Bracketed by Tchaikovsky’s Romeo and Juliet Fantasy Overture and Dvořák’s Eighth Symphony, Polish composer Mieczysław Weinberg’s Violin Concerto was the newcomer on the Seattle Symphony’s program Thursday night at Benaroya Hall, with Gidon Kremer as soloist and Thomas Dausgaard conducting. Newcomer to most of us, that is. Weinberg (1919-1996) was deeply influenced by Shostakovich, his mentor. Popular with musicians, but as unpopular with Stalin as was the older composer, Weinberg’s music did not escape Stalinist repression until Kremer discovered and began to champion it years later. He first performed the violin concerto (originally composed in 1960 for esteemed violinist Leonid Kogan) in New York in 2015. Weinberg was a prolific composer, so there is much more of his work for us to hear.

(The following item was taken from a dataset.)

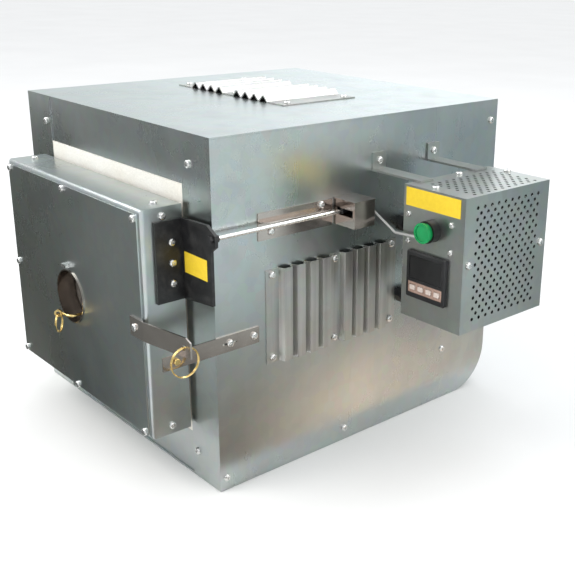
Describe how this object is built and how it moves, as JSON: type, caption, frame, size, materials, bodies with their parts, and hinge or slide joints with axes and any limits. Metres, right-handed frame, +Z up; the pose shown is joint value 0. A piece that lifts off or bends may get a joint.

Thomas Dausgaard, Gidon Kremer and the Seattle Symphony
© James Holt

This concerto is clearly influenced by Shostakovich. Twenty-six minutes long, its orchestration is dense and the violin busy from the first notes. Vibrant and crackling with energy in Kremer and Dausgaard’s hands, there is little that is melodic in it, but much of interest including Weinberg’s extended use of the muted violin, plucked strings in the orchestra, give-and-take between the two. There are sudden changes of volume, from dramatic chords to the softest whisper and back. The slow movement is the most melodic, with the sorrow one hears throughout much of the concerto more prominent, though with warmer moments. A bouncy cheerfulness, though, and a martial beat characterize the last movement, which ends softly. This is not an easy work to assimilate, and while the audience appreciated Kremer’s brilliant playing, the applause was not particularly enthusiastic. The encore was Weinberg’s Prelude no. 5 for Solo Cello, which Kremer has arranged for violin.

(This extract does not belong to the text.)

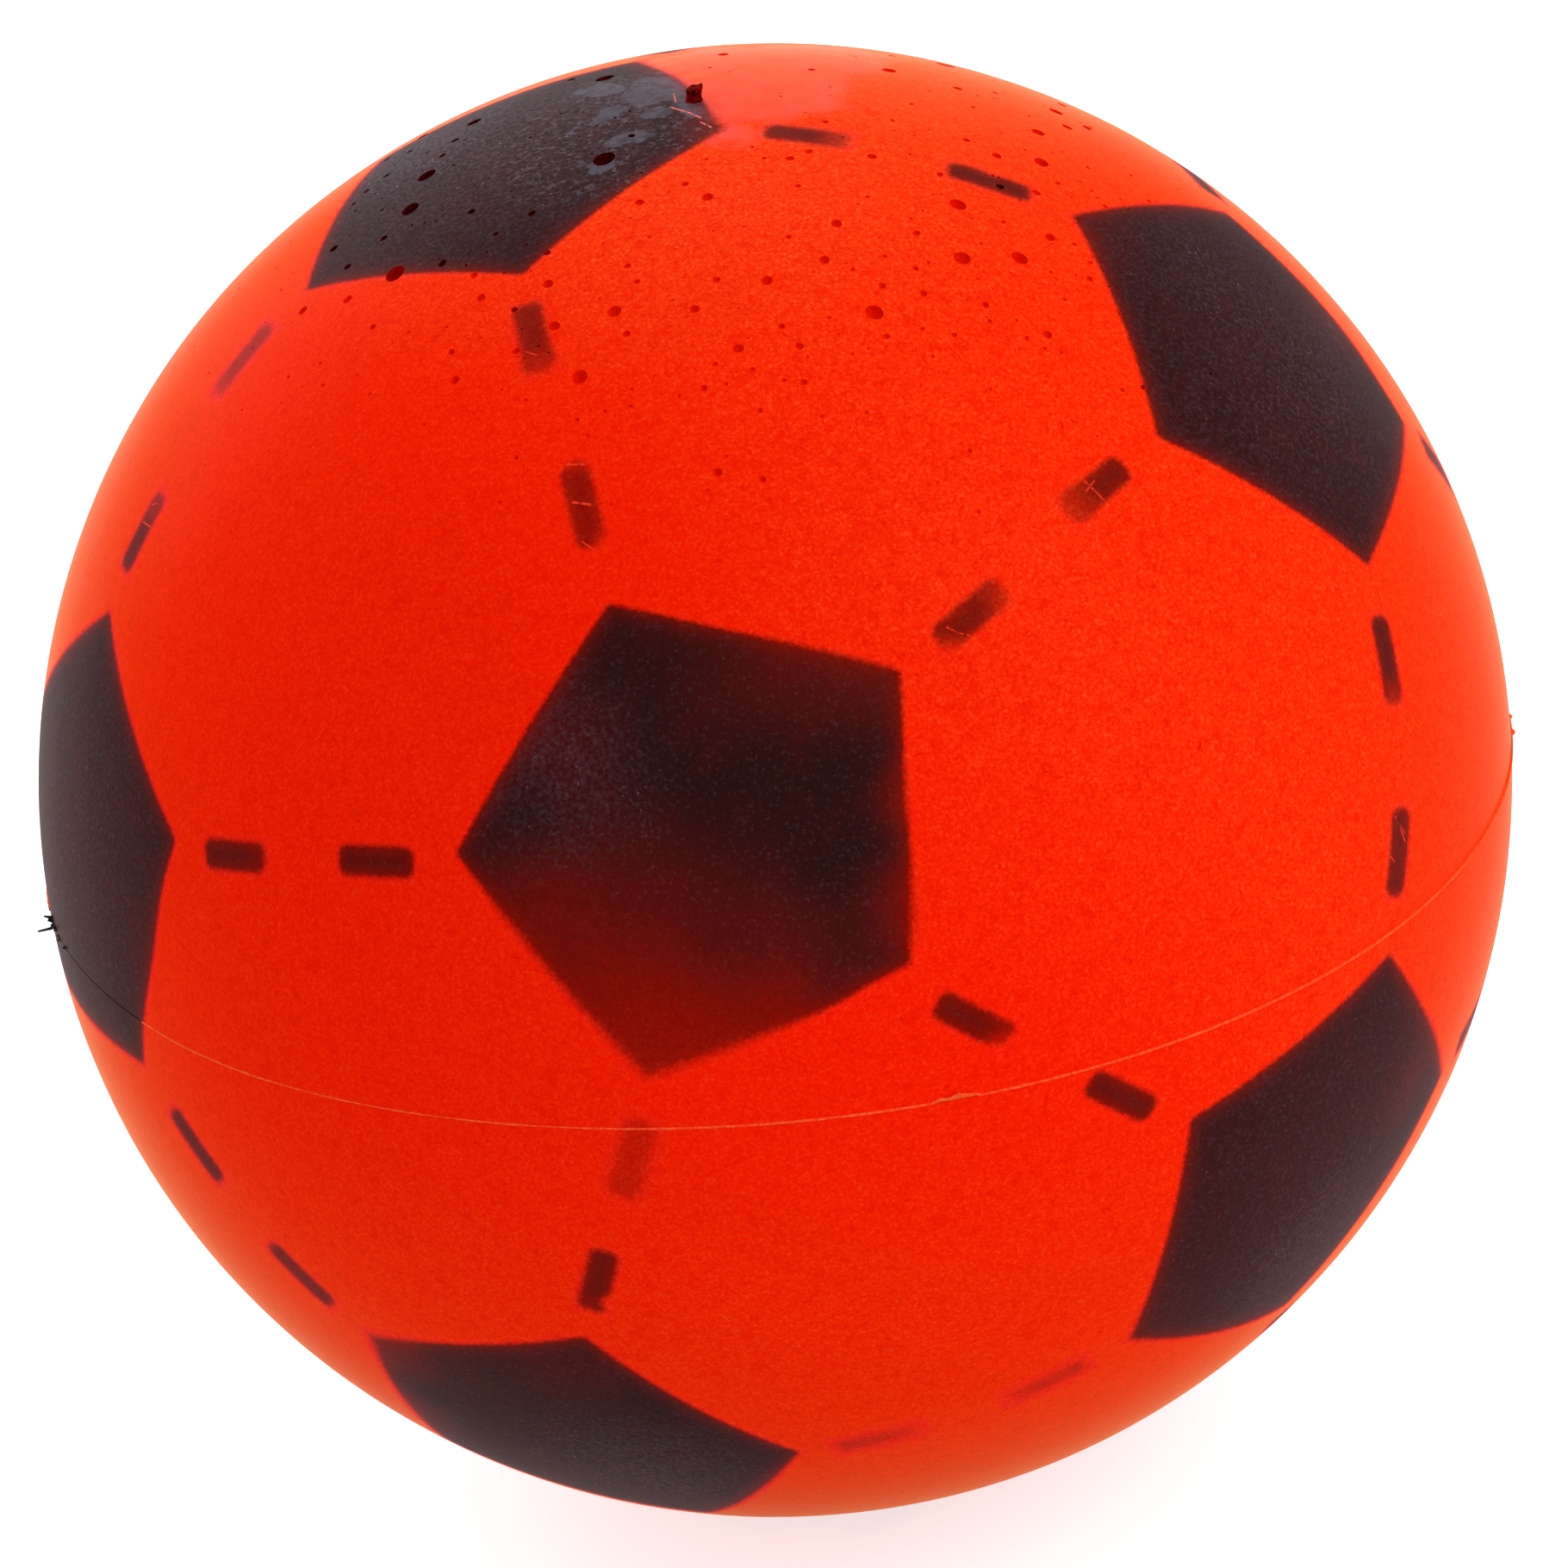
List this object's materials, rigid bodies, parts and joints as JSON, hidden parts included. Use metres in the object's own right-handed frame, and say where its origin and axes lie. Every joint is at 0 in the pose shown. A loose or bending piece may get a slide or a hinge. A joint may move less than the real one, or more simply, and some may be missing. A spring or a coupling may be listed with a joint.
{
  "type": "foam play ball",
  "caption": "Soft solid foam ball with a dense moulded skin and a printed football pattern of pentagons and dashes, for dodgeball and indoor ball games.",
  "frame": {"origin": "the middle of the ball", "axes": "+Z along the mould's opening direction, out through the vented half; the mould line lies in the plane Z = 0. -Y faces the picture's viewer, turned up by 25 degrees"},
  "size_m": [0.2014, 0.2008, 0.203],
  "materials": {
    "core_foam": "open-cell soft polyurethane foam, paler than the skin",
    "skin_foam": "matte closed skin of neon orange-red polyurethane foam with fine grain and a few burst bubbles",
    "flash_foam": "thin translucent pale orange film of foam",
    "stub_foam": "rough dark red torn foam",
    "print_ink": "soft black stencil ink, satin where thick, brown-red where thin, with blurred edges"
  },
  "bodies": {
    "root": {"foam_core": "core_foam", "upper_skin": "skin_foam", "lower_skin": "skin_foam", "parting_flash": "flash_foam", "vent_stub": "stub_foam", "pentagon_01": "print_ink", "pentagon_02": "print_ink", "pentagon_03": "print_ink", "pentagon_04": "print_ink", "pentagon_05": "print_ink", "pentagon_06": "print_ink", "pentagon_07": "print_ink", "pentagon_08": "print_ink", "pentagon_09": "print_ink", "pentagon_10": "print_ink", "pentagon_11": "print_ink", "pentagon_12": "print_ink", "dash_pair_01": "print_ink", "dash_pair_02": "print_ink", "dash_pair_03": "print_ink", "dash_pair_04": "print_ink", "dash_pair_05": "print_ink", "dash_pair_06": "print_ink", "dash_pair_07": "print_ink", "dash_pair_08": "print_ink", "dash_pair_09": "print_ink", "dash_pair_10": "print_ink", "dash_pair_11": "print_ink", "dash_pair_12": "print_ink", "dash_pair_13": "print_ink", "dash_pair_14": "print_ink", "dash_pair_15": "print_ink", "dash_pair_16": "print_ink", "dash_pair_17": "print_ink", "dash_pair_18": "print_ink", "dash_pair_19": "print_ink", "dash_pair_20": "print_ink", "dash_pair_21": "print_ink", "dash_pair_22": "print_ink", "dash_pair_23": "print_ink", "dash_pair_24": "print_ink", "dash_pair_25": "print_ink", "dash_pair_26": "print_ink", "dash_pair_27": "print_ink", "dash_pair_28": "print_ink", "dash_pair_29": "print_ink", "dash_pair_30": "print_ink"}
  },
  "joints": []
}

Dausgaard’s often dramatic approach served the Tchaikovsky well. The leisurely portrayal of Friar Laurence with its underlying portent, the tense belligerence of the hotheaded rivals, the shock of death, gloom and grief, plus the rich romanticism describing the love between Romeo and Juliet, were all brought out brilliantly. Cello rumbles, lyricism from the violas, clashing cymbals, crashing timpani and string playing from wild to peaceful eventually brought the whole to an end with huge chords at full forte.

Dausgaard brought the same dynamic approach to the Dvořák symphony, where a slightly more restrained interpretation might have served the music better. Dausgaard drew exquisite phrasing in lovely interludes and little oases, particularly in the softer passages. One could bathe in the cellos’ warm expansiveness and be entranced by the solo flute (Demarre McGill). but contrasts tended to be overly dramatic. Nevertheless, the glorious cacophony, the light fast winds, and complete frenzy made a triumphant ending.